Sanctionnée par l'Ordre pour ses "rapports tendancieux" sur le harcèlement au travail
Jugée en appel par la chambre disciplinaire du Cnom, le Dr Karine Djemil vient d'écoper de trois mois d'interdiction d'exercice. Ce médecin du travail était mis en cause par deux entreprises, poursuivies par leurs salariées dans le cadre d'affaires de harcèlement.
Des "conditions de travail dégradées", des règles qui "favorisent +++ les dérapages et passages à l’acte vers des violences sexuelles et morales imposées", voire une "pratique de 'droit de cuissage au travail'" et de "chantage à l'emploi". Les deux études de poste produites en 2012 et 2013 à la demande de deux salariées par le Dr Karine Djemil, médecin du travail en Seine-Saint-Denis, ne sont pas rédigées avec des pincettes : pas assez de conditionnel, ni de propos rapportés par les salariées entre guillemets. Ces rapports sont le fruit des visites effectuées sur le lieu de travail par le médecin.

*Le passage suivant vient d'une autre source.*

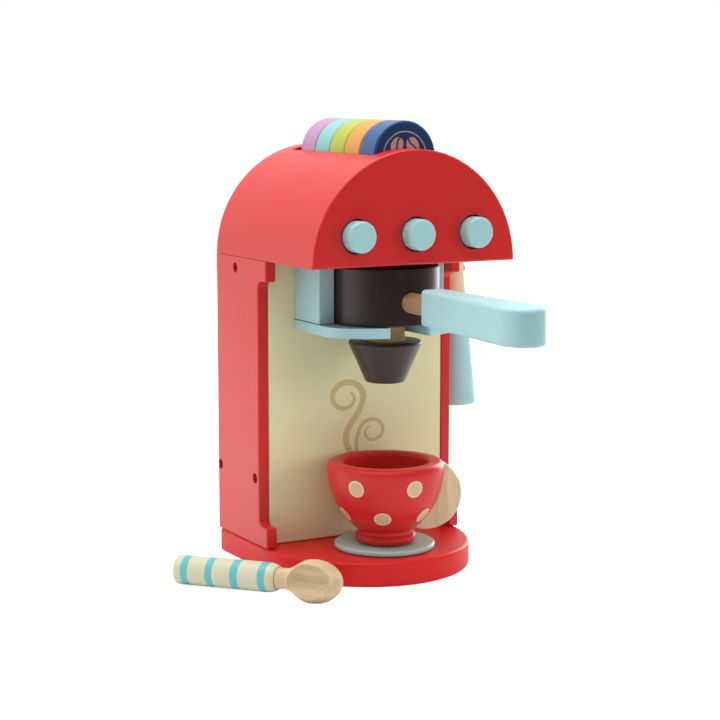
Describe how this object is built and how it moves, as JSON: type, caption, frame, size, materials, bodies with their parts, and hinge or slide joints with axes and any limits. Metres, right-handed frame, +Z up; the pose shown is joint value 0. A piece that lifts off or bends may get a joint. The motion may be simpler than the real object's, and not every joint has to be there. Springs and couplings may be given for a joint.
{
  "type": "toy coffee maker",
  "caption": "Wooden play coffee machine with domed hood, push buttons, sliding portafilter, swinging steam wand, lift-out pods, cup and spoon.",
  "frame": {"origin": "underside of the base board, straight below the spout", "axes": "+Z up, -Y towards the child who stands in front, +X to the right as seen from the front"},
  "size_m": [0.2447, 0.2808, 0.2926],
  "materials": {
    "red_wood": "satin paint",
    "cream_wood": "satin paint",
    "sky_wood": "satin paint",
    "slate_wood": "satin paint",
    "cocoa_wood": "matt paint",
    "bare_beech": "smooth, unpainted",
    "blue_wood": "satin paint",
    "orange_wood": "satin paint",
    "lime_wood": "satin paint",
    "aqua_wood": "satin paint",
    "lilac_wood": "satin paint",
    "steel": "zinc plated"
  },
  "bodies": {
    "machine": {"base_board": "red_wood", "side_panel_left": "red_wood", "side_panel_right": "red_wood", "front_wall": "cream_wood", "back_panel": "red_wood", "top_rail": "bare_beech", "bottom_rail": "bare_beech", "hood_front_board": "red_wood", "hood_back_board": "red_wood", "hood_side_left": "red_wood", "hood_side_right": "red_wood", "hood_floor": "red_wood", "pod_trough": "bare_beech", "button_rail": "bare_beech", "group_block": "sky_wood", "fork_plate": "sky_wood", "hotplate": "slate_wood", "wand_pin": "bare_beech", "wand_cap": "bare_beech", "button_spring_left": "steel", "button_spring_middle": "steel", "button_spring_right": "steel", "screw_top_left": "steel", "screw_top_right": "steel", "screw_back_left": "steel", "screw_back_right": "steel", "screw_front_left": "steel", "screw_front_right": "steel", "screw_base_left": "steel", "screw_base_right": "steel", "screw_hood_left": "steel", "screw_hood_right": "steel", "screw_block_left": "steel", "screw_block_right": "steel"},
    "left_button": {"button_left": "sky_wood"},
    "middle_button": {"button_middle": "sky_wood"},
    "right_button": {"button_right": "sky_wood"},
    "portafilter_slide": {"neck_dowel": "bare_beech"},
    "portafilter": {"filter_cylinder": "cocoa_wood", "spout_cone": "cocoa_wood", "handle_dowel": "bare_beech", "portafilter_handle": "sky_wood"},
    "wand": {"steam_wand": "bare_beech"},
    "cup": {"cup_bowl": "red_wood", "cup_ear": "bare_beech"},
    "spoon": {"spoon_grip": "cream_wood", "spoon_bowl": "bare_beech"},
    "blue_pod": {"pod_blue": "blue_wood"},
    "orange_pod": {"pod_orange": "orange_wood"},
    "lime_pod": {"pod_lime": "lime_wood"},
    "aqua_pod": {"pod_aqua": "aqua_wood"},
    "lilac_pod": {"pod_lilac": "lilac_wood"}
  },
  "joints": [
    {"name": "left_button_press", "type": "slide", "parent": "machine", "child": "left_button", "axis": [0, 1, 0], "range_m": [0, 0.004], "stiffness_N_per_m": 150, "springref_m": -0.002, "deforming": ["button_spring_left"]},
    {"name": "middle_button_press", "type": "slide", "parent": "machine", "child": "middle_button", "axis": [0, 1, 0], "range_m": [0, 0.004], "stiffness_N_per_m": 150, "springref_m": -0.002, "deforming": ["button_spring_middle"]},
    {"name": "right_button_press", "type": "slide", "parent": "machine", "child": "right_button", "axis": [0, 1, 0], "range_m": [0, 0.004], "stiffness_N_per_m": 150, "springref_m": -0.002, "deforming": ["button_spring_right"]},
    {"name": "portafilter_pull", "type": "slide", "parent": "machine", "child": "portafilter_slide", "axis": [0, -1, 0], "range_m": [0, 0.09]},
    {"name": "portafilter_twist", "type": "hinge", "parent": "portafilter_slide", "child": "portafilter", "pos_m": [0, 0, 0.18], "axis": [0, 0, 1], "range_deg": [-45, 45]},
    {"name": "wand_swing", "type": "hinge", "parent": "machine", "child": "wand", "pos_m": [0.0902, 0.0622, 0.189], "axis": [1, 0, 0], "range_deg": [-75, 75]},
    {"name": "cup_lift", "type": "slide", "parent": "machine", "child": "cup", "axis": [0, 0, 1], "range_m": [0, 0.045]},
    {"name": "spoon_lift", "type": "slide", "parent": "machine", "child": "spoon", "axis": [0, 0, 1], "range_m": [0, 0.06]},
    {"name": "blue_pod_lift", "type": "slide", "parent": "machine", "child": "blue_pod", "axis": [0, 0, 1], "range_m": [0, 0.045]},
    {"name": "orange_pod_lift", "type": "slide", "parent": "machine", "child": "orange_pod", "axis": [0, 0, 1], "range_m": [0, 0.045]},
    {"name": "lime_pod_lift", "type": "slide", "parent": "machine", "child": "lime_pod", "axis": [0, 0, 1], "range_m": [0, 0.045]},
    {"name": "aqua_pod_lift", "type": "slide", "parent": "machine", "child": "aqua_pod", "axis": [0, 0, 1], "range_m": [0, 0.045]},
    {"name": "lilac_pod_lift", "type": "slide", "parent": "machine", "child": "lilac_pod", "axis": [0, 0, 1], "range_m": [0, 0.045]}
  ]
}
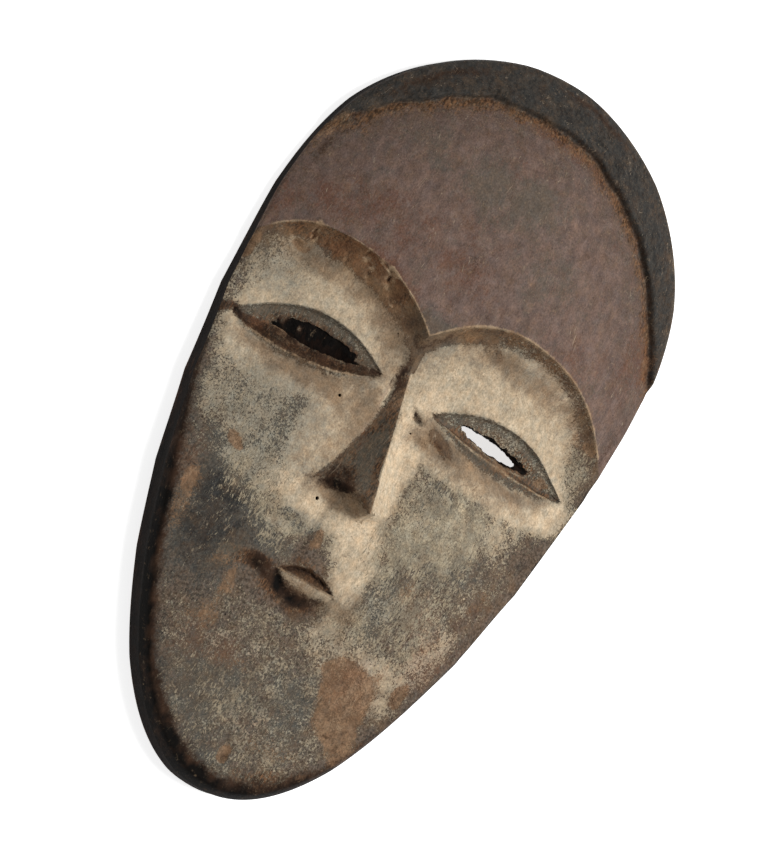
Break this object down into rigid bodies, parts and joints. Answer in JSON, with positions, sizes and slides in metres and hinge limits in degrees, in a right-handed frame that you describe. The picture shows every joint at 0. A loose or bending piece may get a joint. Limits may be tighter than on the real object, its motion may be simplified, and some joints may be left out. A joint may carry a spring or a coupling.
{
  "type": "miniature wooden face mask",
  "caption": "Small egg-shaped wooden face mask with arched brows, slit eyes, a wedge nose, a small mouth and a hollow back.",
  "frame": {"origin": "middle of the box round the mask, on the plane of its flat back rim", "axes": "+X to the viewer's right, +Y towards the crown, +Z out of the face; the mask lies face up"},
  "size_m": [0.084, 0.15, 0.018],
  "materials": {
    "carved_wood": "matt worn pigment over dark wood"
  },
  "bodies": {
    "root": {"mask": "carved_wood"}
  },
  "joints": []
}
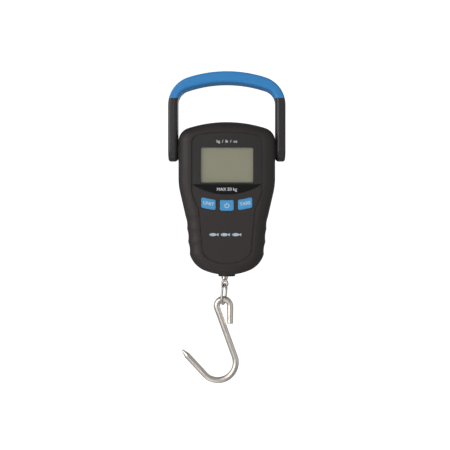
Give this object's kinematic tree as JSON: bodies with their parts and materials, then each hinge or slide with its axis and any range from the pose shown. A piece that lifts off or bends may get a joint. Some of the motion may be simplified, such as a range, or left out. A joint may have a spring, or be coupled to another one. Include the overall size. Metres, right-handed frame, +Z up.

Déclarées inaptes, les deux salariées ont poursuivi leurs entreprises respectives pour harcèlement, leur dossier médical à l'appui. Mis en cause, les deux employeurs se sont retournés contre le Dr Djemil et ont porté plainte devant l'Ordre des médecins. Et le 4 mai dernier, la chambre disciplinaire du Cnom leur a donné raison. Comme le CROM d'Ile-de-France en première instance, l'Ordre national a considéré que le médecin du travail avait méconnu, à deux reprises, l'interdiction de délivrer un "rapport tendancieux", en y incluant des "suppositions de graves comportements de harcèlement sexuel susceptibles d’exister au sein de l’entreprise sans avoir constaté des faits précis permettant d’en déduire l’existence avec suffisamment de vraisemblance". L'Ordre reproche également au Dr Djemil d'avoir violé le secret médical en adressant au gérant de la seconde entreprise "une lettre lui signalant de nombreux cas de maltraitance et harcèlement au travail s’étant produits selon elle dans un établissement de la société et concernant plusieurs salariées ", désignant nommément l'une d'elles. La praticienne a donc été sanctionnée d'une interdiction d'exercer la médecine de six mois, dont trois mois fermes, qui prendra effet au 1er septembre prochain. "Aucun médecin ne pourrait plus sur la base de son examen clinique, prendre en charge une victime de harcèlement sexuel ou moral dans une entreprise, sous peine d'interdiction d'exercice !", en conclut l'UGICT-CGT (représentant les cadres), dans un communiqué. Pour le syndicat, l'Ordre des médecins, "en recevant les plaintes d’employeurs", "contraint les médecins du travail à rompre le secret médical pour justifier leur diagnostic, et remet en cause la possibilité de faire le lien entre la pathologie du patient et son travail, pourtant au cœur des missions des médecins du travail". Et ce alors que surgissent "dans le monde entier des luttes contre le harcèlement sexuel, notamment au travail".